CAMP LEATHERNECK, Afghanistan --
Sgt. David Fresenius was lying on a rooftop in Helmand province’s Trek Nawa on the morning of June 21. His machine gunner and radio operator, Cpl. Greg Harris, was by his side, providing over-watch security for their unit, 3rd Platoon, Bravo Company, 1st Reconnaissance Battalion.
Everything was quiet until approximately 9 a.m., when all hell broke loose.
Suddenly, the village erupted with enemy small arms fire. For Fresenius, a 23-year-old native of Westminster, Calif., the situation was about to get a lot worse. Approximately three minutes into the engagement, he saw rounds coming from a canal and brush about 300 meters from his right.
What Fresenius didn’t realize was that while he had been acquiring his target, a Taliban sniper had gotten Fresenius in his sights. The enemy sniper squeezed out a bullet. A 7.62 mm round hit Fresenius square in the back.
“It felt like I had been hit with a sledgehammer,” Fresenius recalls.
Despite seeing his assistant team leader hit, Harris, from Apple Valley, Calif., thought, “Keep firing,” to disrupt further enemy fire. After emptying his load, Harris finished his rounds, and rushed to Fresenius' aid.
Fresenius, writhing in pain, was pulled by his legs to safety. As Harris yelled for the corpsman, Petty Officer 2nd Class Dan Brown, also known as "Doc," came running. Harris and Brown got Fresenius inside by climbing down a ladder on the backside of the beseiged building. That’s when Doc Brown went to work.
With bullets still impacting just three to four feet over his head, Brown, from Colorado Springs, Colo., tended to the wounded Marine. “I immediately stripped his gear off, to examine the wound. I saw he had been hit on the top of his spine, but thankfully, the round had NOT impacted the skin.”
How was this possible? The round had shattered the top of Fresenius’ protective Sapi plate. The impact left a welt the size of a baseball on the middle of his back, but did not penetrate his skin! The Marine was shaken, but appeared to be otherwise okay.

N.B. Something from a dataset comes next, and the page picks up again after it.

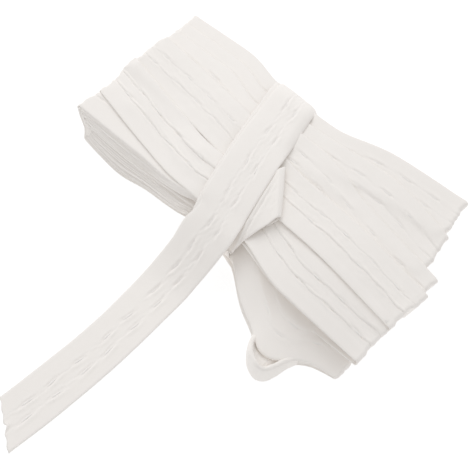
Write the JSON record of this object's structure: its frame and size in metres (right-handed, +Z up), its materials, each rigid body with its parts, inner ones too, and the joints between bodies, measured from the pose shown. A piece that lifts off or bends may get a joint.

“Once I realized I was okay, my only thoughts were to get back to the fight – to get back to my men,” Fresenius said.
He returned to his position and proceeded to continue engaging the enemy with his M40-A3 sniper rifle. Harris continued spotting for him for the next hour, exploiting all enemy positions.
The engagement ended when air support, two AH-1 Cobras, arrived. The aerial gunships and 3rd platoon killed several enemy insurgents and forced the rest to flee.
Two months later on Sept. 23, in front of his entire battalion, Fresenius was awarded the Purple Heart by Brig. Gen. Joseph Osterman, 1st Marine Division (Forward) commanding general, aboard Camp Leatherneck.
Fresenius, who enlisted in the Marines in June 2006, right after graduating from Mount Ridge High School, in Phoenix, Ariz., said he was proud to be following in the footsteps of his father, a 0311 Marine infantrymen.